At a presidential luncheon meeting with media editors-in-chief and news directors last month, attendees said, “Companies have hard time understanding the messages from the presidential office.” To this, President Park answered, “The government will not get in the way of hard-working businesses, but unfair business practices that hinder grand social unification will have to be corrected. I promise I’ll be cautious in implementing policies.”

Against this backdrop, the National Assembly has taken the leading role in driving the “economic democratization.” Since the 19th National Assembly kicked off, more than 5,000 bills have been submitted to the National Assembly, and many of them are expected to gravely hinder business activities if they are passed.
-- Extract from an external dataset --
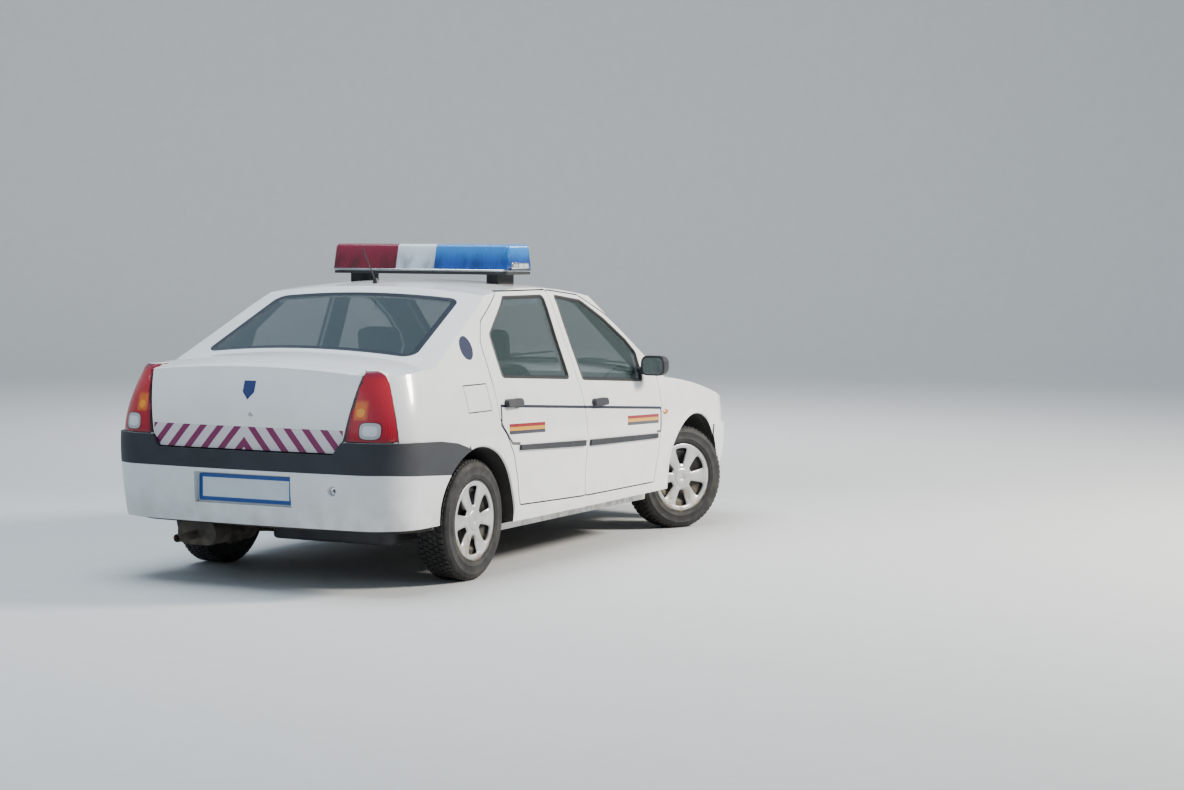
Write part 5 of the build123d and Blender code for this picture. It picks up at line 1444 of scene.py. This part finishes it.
    def build(self) -> None:
        """Makes the three pieces of the wheel."""
        body = f"wheel_{self.place}"
        self.tyre(f"tyre_{self.place}_treaded", body)
        self.steel(f"wheel_{self.place}_steel", body)
        self.cover(f"wheel_{self.place}_cover", body)


@dataclass
class RoofBar:
    """Trim strip and end lamps of the roof light bar."""

    car: Car
    x: Pair = (-0.450, -0.150)
    half: float = 0.550
    seam: float = 1.5472
    corner: float = 0.038

    def build(self) -> None:
        """Makes the strip round the seam and a lamp at each end."""
        middle = Vector((sum(self.x) / 2, 0, self.seam))
        flat = [(x + middle.x, y) for x, y in Outline.block(((self.x[1] - self.x[0]) / 2, self.half))]
        rows = []
        for grow, rise in ((0.0008, -0.006), (0.0030, -0.004), (0.0030, 0.003), (0.0008, 0.005)):
            outline = Outline.rounded(Outline.inset(flat, -grow), self.corner, 8, 12)
            rows.append([Vector((x, y, self.seam + rise)) for x, y in outline])
        low, high = ([p + (middle - p).normalized() * 0.004 for p in row] for row in (rows[0], rows[-1]))
        mesh = Mould.band("lightbar_strip", [low, *rows, high])
        Mould.piece("lightbar_strip", mesh, FINISHES.chrome, "body")
        for side in Side:
            y = side.value * self.half
            near, far = sorted((y - side.value * 0.006, y + side.value * 0.006))
            mesh = Mould.box("end_lamp", (-0.395, near, 1.5555), (-0.205, far, 1.5905))
            Mould.piece(f"lightbar_end_lamp_{side.word}", mesh, FINISHES.chrome, "body")
            self.car.blocks(f"lightbar_end_cells_{side.word}", FINISHES.white_dome, 3,
                            (-0.361, y + side.value * 0.00625, 1.573), (0.061, 0, 0), (0.052, 0.0045, 0.022))


@dataclass
class Mirrors:
    """Domed shell of each door mirror, with silvered glass and a rim in its rear face."""

    centre: Vector = field(default_factory=lambda: Vector((0.600, 0.925, 1.004)))
    width: float = 0.148
    height: float = 0.112
    depth: float = 0.122

    def ring(self, side: Side, flat: Sequence[Pair], ahead: float, scale: float = 1.0) -> list[Vector]:
        """Outline about the mirror's middle, set ahead of its rear face."""
        x, y, z = self.centre
        return [Vector((x + ahead, side.value * y + a * scale, z + b * scale)) for a, b in flat]

    def shell(self, side: Side) -> None:
        """Dome over the arm's head, closed at its nose and along its rim."""
        flat = Outline.rounded(Outline.block((self.width / 2 + 0.001, self.height / 2 + 0.001)), 0.045, 8, 4)
        sections = [self.ring(side, flat, 0.0006 + self.depth * share, (1 - share ** 3) ** 0.4545)
                    for share in (0.0, 0.15, 0.3, 0.45, 0.58, 0.70, 0.80, 0.88, 0.94, 0.975, 0.993, 0.999)]
        name = f"mirror_shell_{side.word}"
        Mould.piece(name, Mould.sweep(name, sections), FINISHES.rub, f"door_front_{side.word}", smooth=60.0)

    def build(self) -> None:
        """Makes the shell, the rim and the glass of both mirrors."""
        corners = Outline.block((self.width / 2, self.height / 2))
        for side in Side:
            self.shell(side)
            rows = []
            for shrink, proud in ((0.0, 0.0), (0.001, 0.0045), (0.009, 0.0045), (0.012, 0.0015)):
                flat = Outline.rounded(Outline.inset(corners, shrink), 0.044 - shrink, 8, 4)
                rows.append(self.ring(side, flat, -proud))
            mesh = Mould.strip("mirror_rim", rows, Vector((0.0005, 0, 0)))
            Mould.piece(f"mirror_rim_{side.word}", mesh, FINISHES.trim, f"door_front_{side.word}")
            flat = Outline.rounded(Outline.inset(corners, 0.011), 0.033, 8, 4)
            sections = [self.ring(side, flat, ahead) for ahead in (-0.0022, -0.0002)]
            mesh = Mould.sweep("mirror_glass", sections)
            Mould.piece(f"mirror_glass_{side.word}", mesh, FINISHES.mirror, f"door_front_{side.word}")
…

To help companies focus on their businesses to revive the Korean economy mired in the unprecedented low-growth in the zero percent range for eight consecutive quarters, the Dong-A Ilbo has published a serial article titled “Give Wings Back to the Businesses” since Monday. Many of business leaders said they are struggling to run companies amid major negative developments such as the legislation of economic democratization, excessive regulations, sluggish domestic demand, and global economic recession. These can hardly be out-of-the-blue kind of responses, but unexpected answers were heard as well, which were about the president’s vague stance on the enterprise.

President Park might not be happy to hear these responses because she had government agencies provide land for companies to build plants at the May 1 meeting to promote trade and investment. The meeting was to support small businesses’ export and lift regulations that hinder investment by conglomerates.
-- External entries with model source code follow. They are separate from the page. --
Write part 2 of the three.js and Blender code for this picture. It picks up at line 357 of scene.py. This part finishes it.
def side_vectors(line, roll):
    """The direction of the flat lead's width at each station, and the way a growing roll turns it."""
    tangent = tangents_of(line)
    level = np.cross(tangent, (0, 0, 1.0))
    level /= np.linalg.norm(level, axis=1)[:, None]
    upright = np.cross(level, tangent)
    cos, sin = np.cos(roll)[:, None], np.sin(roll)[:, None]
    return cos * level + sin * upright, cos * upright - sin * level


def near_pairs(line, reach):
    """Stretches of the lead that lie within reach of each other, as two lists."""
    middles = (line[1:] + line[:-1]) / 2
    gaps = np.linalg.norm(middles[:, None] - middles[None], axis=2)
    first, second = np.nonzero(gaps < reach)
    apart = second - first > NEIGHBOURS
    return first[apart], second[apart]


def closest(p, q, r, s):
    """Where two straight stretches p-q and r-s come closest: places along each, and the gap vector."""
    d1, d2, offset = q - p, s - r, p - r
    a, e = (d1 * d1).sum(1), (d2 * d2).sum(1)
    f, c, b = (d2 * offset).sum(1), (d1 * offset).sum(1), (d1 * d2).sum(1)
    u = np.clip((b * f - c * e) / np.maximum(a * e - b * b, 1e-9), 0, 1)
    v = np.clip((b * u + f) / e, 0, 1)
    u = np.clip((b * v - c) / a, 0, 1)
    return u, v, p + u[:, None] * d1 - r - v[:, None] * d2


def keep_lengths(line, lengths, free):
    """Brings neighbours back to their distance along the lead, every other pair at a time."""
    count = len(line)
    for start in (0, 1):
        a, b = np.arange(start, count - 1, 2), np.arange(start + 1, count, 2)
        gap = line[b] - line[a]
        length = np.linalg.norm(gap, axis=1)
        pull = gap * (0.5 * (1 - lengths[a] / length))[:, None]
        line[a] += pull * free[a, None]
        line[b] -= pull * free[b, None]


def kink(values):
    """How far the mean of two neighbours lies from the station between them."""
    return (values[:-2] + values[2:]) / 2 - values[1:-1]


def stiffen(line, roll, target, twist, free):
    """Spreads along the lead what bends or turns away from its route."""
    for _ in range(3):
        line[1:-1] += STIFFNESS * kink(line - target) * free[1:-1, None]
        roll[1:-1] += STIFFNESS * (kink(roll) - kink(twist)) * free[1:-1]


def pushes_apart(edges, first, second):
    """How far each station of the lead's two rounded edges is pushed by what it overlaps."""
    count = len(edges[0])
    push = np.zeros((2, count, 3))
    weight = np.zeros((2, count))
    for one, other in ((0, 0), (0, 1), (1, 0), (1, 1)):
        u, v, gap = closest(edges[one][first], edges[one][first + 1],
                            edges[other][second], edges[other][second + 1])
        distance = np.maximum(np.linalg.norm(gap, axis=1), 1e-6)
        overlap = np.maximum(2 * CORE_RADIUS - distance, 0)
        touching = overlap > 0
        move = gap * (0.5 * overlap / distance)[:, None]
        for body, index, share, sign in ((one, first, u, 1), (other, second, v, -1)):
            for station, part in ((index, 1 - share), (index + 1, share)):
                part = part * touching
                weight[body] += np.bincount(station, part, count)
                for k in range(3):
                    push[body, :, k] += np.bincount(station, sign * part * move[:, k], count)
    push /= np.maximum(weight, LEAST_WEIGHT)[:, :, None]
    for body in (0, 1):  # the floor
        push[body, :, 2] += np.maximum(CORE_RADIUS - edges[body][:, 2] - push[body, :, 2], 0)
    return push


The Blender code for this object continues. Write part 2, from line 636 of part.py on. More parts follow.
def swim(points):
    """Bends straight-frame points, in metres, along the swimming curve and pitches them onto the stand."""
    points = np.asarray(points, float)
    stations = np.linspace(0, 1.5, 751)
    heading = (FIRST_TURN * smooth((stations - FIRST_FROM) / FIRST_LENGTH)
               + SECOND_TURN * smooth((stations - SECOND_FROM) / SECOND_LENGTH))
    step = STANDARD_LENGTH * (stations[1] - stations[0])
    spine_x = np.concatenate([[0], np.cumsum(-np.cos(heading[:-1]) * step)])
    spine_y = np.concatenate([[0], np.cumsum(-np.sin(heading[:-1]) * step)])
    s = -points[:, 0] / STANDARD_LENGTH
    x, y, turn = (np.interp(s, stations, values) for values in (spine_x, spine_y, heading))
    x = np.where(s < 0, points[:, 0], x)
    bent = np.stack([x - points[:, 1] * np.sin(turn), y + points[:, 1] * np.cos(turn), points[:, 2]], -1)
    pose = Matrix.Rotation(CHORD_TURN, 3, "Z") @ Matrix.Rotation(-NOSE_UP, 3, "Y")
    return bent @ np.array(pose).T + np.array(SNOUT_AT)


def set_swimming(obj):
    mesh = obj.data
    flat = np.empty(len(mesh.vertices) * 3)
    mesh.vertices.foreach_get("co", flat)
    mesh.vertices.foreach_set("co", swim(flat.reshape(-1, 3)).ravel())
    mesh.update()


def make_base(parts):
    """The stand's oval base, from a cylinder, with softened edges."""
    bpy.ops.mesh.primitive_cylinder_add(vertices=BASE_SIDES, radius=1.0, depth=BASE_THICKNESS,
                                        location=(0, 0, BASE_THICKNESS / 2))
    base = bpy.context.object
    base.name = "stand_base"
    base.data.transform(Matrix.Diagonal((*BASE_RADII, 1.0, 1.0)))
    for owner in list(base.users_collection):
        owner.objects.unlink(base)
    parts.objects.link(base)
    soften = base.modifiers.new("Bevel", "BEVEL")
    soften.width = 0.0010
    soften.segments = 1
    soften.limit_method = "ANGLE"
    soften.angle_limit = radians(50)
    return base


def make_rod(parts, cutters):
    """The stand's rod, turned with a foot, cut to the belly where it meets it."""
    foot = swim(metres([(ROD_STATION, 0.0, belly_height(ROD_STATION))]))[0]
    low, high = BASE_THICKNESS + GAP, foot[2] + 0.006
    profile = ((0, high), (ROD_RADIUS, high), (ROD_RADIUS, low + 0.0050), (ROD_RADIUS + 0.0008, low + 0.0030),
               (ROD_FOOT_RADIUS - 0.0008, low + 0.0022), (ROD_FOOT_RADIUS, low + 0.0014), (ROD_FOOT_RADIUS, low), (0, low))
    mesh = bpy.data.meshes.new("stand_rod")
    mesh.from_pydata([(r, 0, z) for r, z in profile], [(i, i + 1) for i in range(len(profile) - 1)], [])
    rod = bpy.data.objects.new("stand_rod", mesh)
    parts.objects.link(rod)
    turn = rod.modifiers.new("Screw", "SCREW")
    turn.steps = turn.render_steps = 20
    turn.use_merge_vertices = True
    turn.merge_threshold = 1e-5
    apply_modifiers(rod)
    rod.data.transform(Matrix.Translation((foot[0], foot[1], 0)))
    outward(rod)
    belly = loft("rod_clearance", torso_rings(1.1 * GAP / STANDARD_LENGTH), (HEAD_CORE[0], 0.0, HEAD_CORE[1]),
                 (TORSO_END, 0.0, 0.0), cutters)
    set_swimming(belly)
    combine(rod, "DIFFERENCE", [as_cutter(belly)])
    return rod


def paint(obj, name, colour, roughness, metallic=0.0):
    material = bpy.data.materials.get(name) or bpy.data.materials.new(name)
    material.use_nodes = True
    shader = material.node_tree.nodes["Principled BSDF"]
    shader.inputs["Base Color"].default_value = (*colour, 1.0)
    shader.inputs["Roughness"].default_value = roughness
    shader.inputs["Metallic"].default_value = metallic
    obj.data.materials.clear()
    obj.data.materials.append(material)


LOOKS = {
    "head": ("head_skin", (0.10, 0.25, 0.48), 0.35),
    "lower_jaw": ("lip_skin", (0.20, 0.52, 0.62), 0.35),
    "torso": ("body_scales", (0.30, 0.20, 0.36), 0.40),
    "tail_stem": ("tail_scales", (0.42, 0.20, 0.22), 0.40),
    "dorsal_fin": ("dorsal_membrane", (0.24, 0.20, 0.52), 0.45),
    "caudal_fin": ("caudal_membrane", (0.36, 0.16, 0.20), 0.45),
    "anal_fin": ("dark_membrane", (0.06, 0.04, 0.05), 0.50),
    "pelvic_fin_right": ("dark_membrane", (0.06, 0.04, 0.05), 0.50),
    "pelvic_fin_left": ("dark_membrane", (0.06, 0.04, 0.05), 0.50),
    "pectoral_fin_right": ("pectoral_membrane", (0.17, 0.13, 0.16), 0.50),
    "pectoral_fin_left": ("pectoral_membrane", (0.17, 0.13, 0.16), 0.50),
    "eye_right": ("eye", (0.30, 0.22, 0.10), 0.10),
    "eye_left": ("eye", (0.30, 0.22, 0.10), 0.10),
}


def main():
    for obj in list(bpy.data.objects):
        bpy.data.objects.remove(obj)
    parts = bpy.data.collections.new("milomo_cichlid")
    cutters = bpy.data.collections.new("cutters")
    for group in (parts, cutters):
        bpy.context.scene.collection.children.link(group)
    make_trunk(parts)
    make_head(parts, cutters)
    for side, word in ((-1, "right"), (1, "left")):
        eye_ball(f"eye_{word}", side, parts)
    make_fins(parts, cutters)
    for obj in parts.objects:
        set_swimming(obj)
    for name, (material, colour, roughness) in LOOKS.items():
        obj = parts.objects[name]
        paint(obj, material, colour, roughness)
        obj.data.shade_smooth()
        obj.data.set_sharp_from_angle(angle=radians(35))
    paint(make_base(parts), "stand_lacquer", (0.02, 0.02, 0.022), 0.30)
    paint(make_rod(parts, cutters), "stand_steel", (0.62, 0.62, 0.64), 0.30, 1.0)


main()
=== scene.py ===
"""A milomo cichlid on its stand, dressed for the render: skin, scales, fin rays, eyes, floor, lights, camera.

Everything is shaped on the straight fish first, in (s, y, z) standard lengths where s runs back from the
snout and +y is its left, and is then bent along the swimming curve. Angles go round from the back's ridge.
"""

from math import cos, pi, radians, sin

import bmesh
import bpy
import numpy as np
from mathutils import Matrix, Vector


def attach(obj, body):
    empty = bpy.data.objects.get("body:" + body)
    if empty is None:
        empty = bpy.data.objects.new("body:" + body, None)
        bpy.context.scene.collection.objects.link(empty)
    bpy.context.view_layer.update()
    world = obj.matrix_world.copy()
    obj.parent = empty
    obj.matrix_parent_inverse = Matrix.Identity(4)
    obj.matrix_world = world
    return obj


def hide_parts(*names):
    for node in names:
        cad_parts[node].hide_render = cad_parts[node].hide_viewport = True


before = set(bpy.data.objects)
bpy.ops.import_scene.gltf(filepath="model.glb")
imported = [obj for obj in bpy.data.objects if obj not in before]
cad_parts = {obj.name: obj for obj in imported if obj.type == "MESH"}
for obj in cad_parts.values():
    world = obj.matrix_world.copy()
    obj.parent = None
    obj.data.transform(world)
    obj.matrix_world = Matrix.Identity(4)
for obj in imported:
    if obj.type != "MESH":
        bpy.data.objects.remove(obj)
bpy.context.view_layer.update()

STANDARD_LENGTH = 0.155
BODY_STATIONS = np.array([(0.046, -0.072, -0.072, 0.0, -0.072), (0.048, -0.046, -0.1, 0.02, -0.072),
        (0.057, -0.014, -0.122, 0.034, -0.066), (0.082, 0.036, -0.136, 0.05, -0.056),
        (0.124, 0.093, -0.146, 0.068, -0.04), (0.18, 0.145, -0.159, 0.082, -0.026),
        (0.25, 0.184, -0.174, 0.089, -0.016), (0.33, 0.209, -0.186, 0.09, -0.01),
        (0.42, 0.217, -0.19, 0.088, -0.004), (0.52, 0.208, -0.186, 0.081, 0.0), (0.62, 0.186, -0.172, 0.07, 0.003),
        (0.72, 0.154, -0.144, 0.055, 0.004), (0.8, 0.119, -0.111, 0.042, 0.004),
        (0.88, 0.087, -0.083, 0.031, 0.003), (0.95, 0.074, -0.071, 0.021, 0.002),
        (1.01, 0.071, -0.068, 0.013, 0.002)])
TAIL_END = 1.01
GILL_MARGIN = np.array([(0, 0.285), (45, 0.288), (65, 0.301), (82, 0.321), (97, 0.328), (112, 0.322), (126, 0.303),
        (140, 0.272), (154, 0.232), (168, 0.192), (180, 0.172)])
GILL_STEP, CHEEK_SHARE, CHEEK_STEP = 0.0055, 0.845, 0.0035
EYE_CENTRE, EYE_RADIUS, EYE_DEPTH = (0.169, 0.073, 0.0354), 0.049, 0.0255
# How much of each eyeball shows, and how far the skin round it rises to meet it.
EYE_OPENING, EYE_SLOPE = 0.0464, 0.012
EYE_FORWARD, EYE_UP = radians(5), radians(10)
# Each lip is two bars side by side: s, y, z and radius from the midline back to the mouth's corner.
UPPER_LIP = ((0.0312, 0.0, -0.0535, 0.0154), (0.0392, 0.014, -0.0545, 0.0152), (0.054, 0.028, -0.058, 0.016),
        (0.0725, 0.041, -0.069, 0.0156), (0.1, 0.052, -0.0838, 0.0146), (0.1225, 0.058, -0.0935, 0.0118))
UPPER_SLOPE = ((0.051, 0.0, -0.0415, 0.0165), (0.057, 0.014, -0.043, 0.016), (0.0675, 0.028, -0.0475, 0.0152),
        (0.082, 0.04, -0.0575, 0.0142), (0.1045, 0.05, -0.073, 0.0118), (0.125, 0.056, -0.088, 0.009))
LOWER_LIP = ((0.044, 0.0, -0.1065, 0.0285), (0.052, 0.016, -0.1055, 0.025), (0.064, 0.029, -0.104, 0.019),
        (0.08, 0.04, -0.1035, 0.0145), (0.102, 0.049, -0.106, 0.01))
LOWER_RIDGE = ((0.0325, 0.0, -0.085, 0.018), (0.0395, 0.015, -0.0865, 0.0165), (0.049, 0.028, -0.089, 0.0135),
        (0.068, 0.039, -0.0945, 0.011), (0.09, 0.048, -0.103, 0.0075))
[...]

To help companies trust the president’s message, however, more fundamental deregulation must be put in place. President Park said, “Deregulation is the most effective means of fostering business investment without budget spending.” Money, of course, is unnecessary. But it takes courage. Most regulations exist with the backing of supporters, and those supporters will do their best to preserve the regulations that they favor. For example, the government issued a legislative notice to revise some of the Enforcement Decree of the Seoul Metropolitan Area Readjustment Planning Act, which puts a strain on the development of Seoul, Incheon and Gyeonggi areas. But the move was recently scrapped due to a strong opposition from non-metropolitan regions upholding a cause of a balanced regional development across the country.

Today marks the 4th anniversary of the death of former President Roh Moo-hyun. Nine years ago, President Park said she could not believe the former president’s view on the economy. President Roh originally pursued dismantling of the conglomerates, but he gave up on his philosophy to revive the tumbling economy and allowed the LG Phillips LCD (the current “LG Display”) to build a large plant in Paju, Gyeonggi Province. He did so despite his comrades’ accusing him of being a turncoat. The enforcement of the Industrial Cluster Development and Factory Establishment Act, which was designed to push ahead with this plan, was the first bill that President Roh signed since taking office. Now is the time for President Park to stir up her courage.